When choosing a quantization method, it is important to consider the trade-off between model accuracy and performance. Static quantization is generally more accurate than dynamic quantization, but requires more time to quantize the model. Dynamic quantization is faster to quantize, but may result in a loss of accuracy. QAT is a good compromise between accuracy and performance, but requires more time to train the model.
When evaluating quantization, it is important to consider the following:
Performance optimization beyond quantization is a broad topic, and this section covers only a few of the most common techniques. Many of these techniques are enabled by default for major runtimes. If latency performance is a top priority, there are hosting options available that provide custom accelerated inference hardware, such as Groq and Cerebras.
Batching involves processing multiple input sequences simultaneously to maximize hardware utilization, particularly on GPUs. By grouping requests, the computational cost is spread across more data, which improves throughput (the number of requests processed per second). However, this comes at the cost of increased latency for individual requests, as the system must wait for the entire batch to be processed. For real-time applications, smaller batch sizes or even a batch size of one is preferred to minimize latency, while for offline processing or high-throughput scenarios, larger batch sizes are more efficient. Inference servers often use dynamic batching, where incoming requests are automatically grouped to balance throughput and latency. For maximum throughput, you typically want to use the largest batch size that can fit in your GPU's memory.

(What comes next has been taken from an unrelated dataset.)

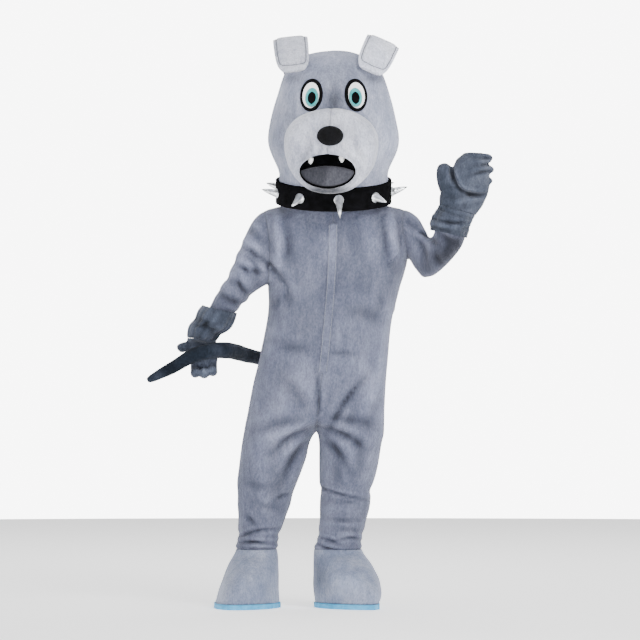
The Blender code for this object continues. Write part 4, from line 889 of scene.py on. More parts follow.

In transformer models, generating each new token requires attending to all previous tokens in the sequence. The Key (K) and Value (V) projections for each token are constant once computed. KV caching is a crucial optimization that stores these K and V tensors in GPU memory after they are computed for the first time. For subsequent token generation steps, the model can reuse these cached values instead of recomputing them, significantly reducing the amount of computation and speeding up inference. While this technique dramatically improves inference speed, the cache itself consumes a large amount of memory, which can be a limiting factor for long sequences or large batch sizes.
Fused kernels combine multiple individual operations (e.g., matrix multiplication, addition, and an activation function) into a single computational kernel that runs on the GPU. This optimization reduces the overhead associated with launching multiple separate kernels and minimizes data movement between the GPU's high-bandwidth memory and its on-chip memory. By keeping intermediate data within the GPU's fastest memory caches, fused kernels can provide substantial speedups. A prominent example is FlashAttention, which fuses the entire attention mechanism into a single kernel, avoiding the need to read and write the large attention matrix to and from memory. Compilers like torch.compile can automatically perform kernel fusion, simplifying the process of applying this optimization.
When hosting your own models, understanding your workloads can enable you to make the appropriate tradeoffs between cost, latency, throughput, and quality. Latency in LLMs comes in two forms—overall latency (the time to return the entire response) and first token latency (the time to return the first token of the response).